How Nigeria has Ranked Under Recent Coaches
Nevertheless, I already stated that "you either learn how to cope with it and face its perils." This brings us to reviewing Nigeria's recent rankings using the FIFA system. Here, we track the tenure of Nigerian coaches since 2008. The figure below shows where Nigeria has ranked during the tenures of Shuaibu Amodu (April 2009 and February 2010), Lars Lagerback (November 2010), Samson Siasia (November 2011), Stephen Keshi (November 2012, July 2013, July 2014, and July 2015), and Sunday Oliseh (May 2016).

Because FIFA rankings are affected largely (50%) by a team's performance in the last 12 months, we have tried to measure a coach's 12 months of tenure. For Keshi, we are able to take four such measures because of his longevity. For Lagerback, his measure accounts for 10 months period only because of his short tenure. But that 10 months also denote his close to 50% impact on the country's ranking assigned to him.

By using this measure, the effect of previous tenures on an account of a particular Coach's tenure is reduced by at least 50%. Thus, this measure is a rough but probable measure of accuracy on the impact of a coach's tenure on Nigeria's ranking.

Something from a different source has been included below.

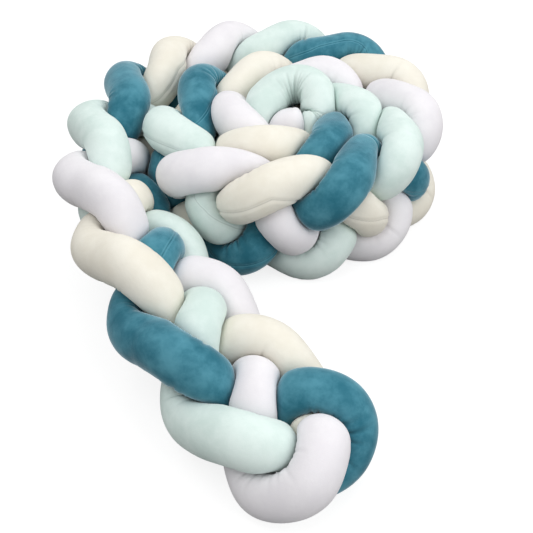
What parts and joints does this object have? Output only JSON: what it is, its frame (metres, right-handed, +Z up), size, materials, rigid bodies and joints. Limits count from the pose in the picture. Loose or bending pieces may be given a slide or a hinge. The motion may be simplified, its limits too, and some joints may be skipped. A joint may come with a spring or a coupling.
{
  "type": "crib bumper",
  "caption": "Soft crib bumper of stuffed velvet tubes plaited flat, mostly rolled up on its edge with one end left lying out.",
  "frame": {"origin": "middle of the box on the ground", "axes": "+Z up, +Y from the free end that lies out toward the roll, +X to the right of that"},
  "size_m": [0.6, 0.9818, 0.2161],
  "materials": {
    "white_velvet": "short pile velvet, very pale lavender white",
    "mint_velvet": "short pile velvet, pale mint",
    "teal_velvet": "short pile velvet, teal with lighter brushed patches",
    "cream_velvet": "short pile velvet, warm cream"
  },
  "bodies": {
    "root": {"tube_white": "white_velvet", "tube_mint": "mint_velvet", "tube_teal": "teal_velvet", "tube_cream": "cream_velvet"}
  },
  "joints": []
}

Of course, 100% accuracy can only be achieved if a Nigerian coach had a tenure of four years (period that covers impact on any rank assigned by the FIFA system). We know that has not happened for quite a long time! Thus, we settle for a high percentage of a coach's impact on the rank.

During the period of measurement, I note that Shuaibu Amodu produced the largest positive ranking effect for Nigeria moving the country from its No. 30 rank one year into his appointment to a rank of No. 15 in the world by the time he was replaced with Lagerback. The worst effect is the No. 67 rank under Coach Sunday Oliseh. However, note that by our measure this rank while due largely to performance under Oliseh's tenure is also partly affected (at least 50%) by the previous coach's tenure.

What Nigeria Should do 
With the data shown above, it is clear that Nigeria must strive to maintain a reasonable rank in order to receive the best seed at an event such as the draws that take place on June 24. Obviously, our current rank in the high 50s (9th in Africa) led to Nigeria receiving a second round of seeding for the  June 24 draws. Though, FIFA reportedly plans to issue a special ranking for African teams prior to the June 24 draws. So what should be done going into the future?

By the above, we acknowledge that FIFA's ranking, albeit with its imperfections, has been increasingly used to make very important decisions in competitive football. It is not just for seeding in an African qualifier but in seedings for global competition. Disadvantaged countries including those in Africa, like Nigeria, should learn how to make the system work to their benefit as much as possible in spite of the obstacles mentioned above.

We know that Switzerland played few international friendlies to ensure that it had a good ranking going into the draws for the 2014 World Cup in Brazil. In Africa, Egypt reneged on international friendlies planned against Malawi and Congo DR because of obvious negative effects of those games on Egypt's  ranking for the June 24 draws. We also know that Romania hired a consultant to help it go up the rankings in order to achieve a favorable seed in the 2018 World Cup qualifiers within UEFA. Wales also utilized the same strategy. This is the game that Nigeria may consider.

In Nigeria's case, I do not recommend not playing international friendlies. Rather, such friendlies must be strategic. Nigeria needs international friendlies against UEFA countries. These countries can be beaten and they have high coefficients based on the fact that they are members of UEFA Confederation. No point playing African countries that are ranked lower than Nigeria. There is hardly anything to gain from those games in terms of moving up the ranking. Instead, play against African countries ahead of Nigeria in FIFA ranking table or select less competitive UEFA countries that are usually ranked from 15-50 for international friendlies. These are winnable games that afford the benefits of (1) playing a team "supposedly" stronger than Nigeria, and (2) a team from a confederation with a significant weighting system attached. Those benefits matter as they move a country quicker up the FIFA ranking system.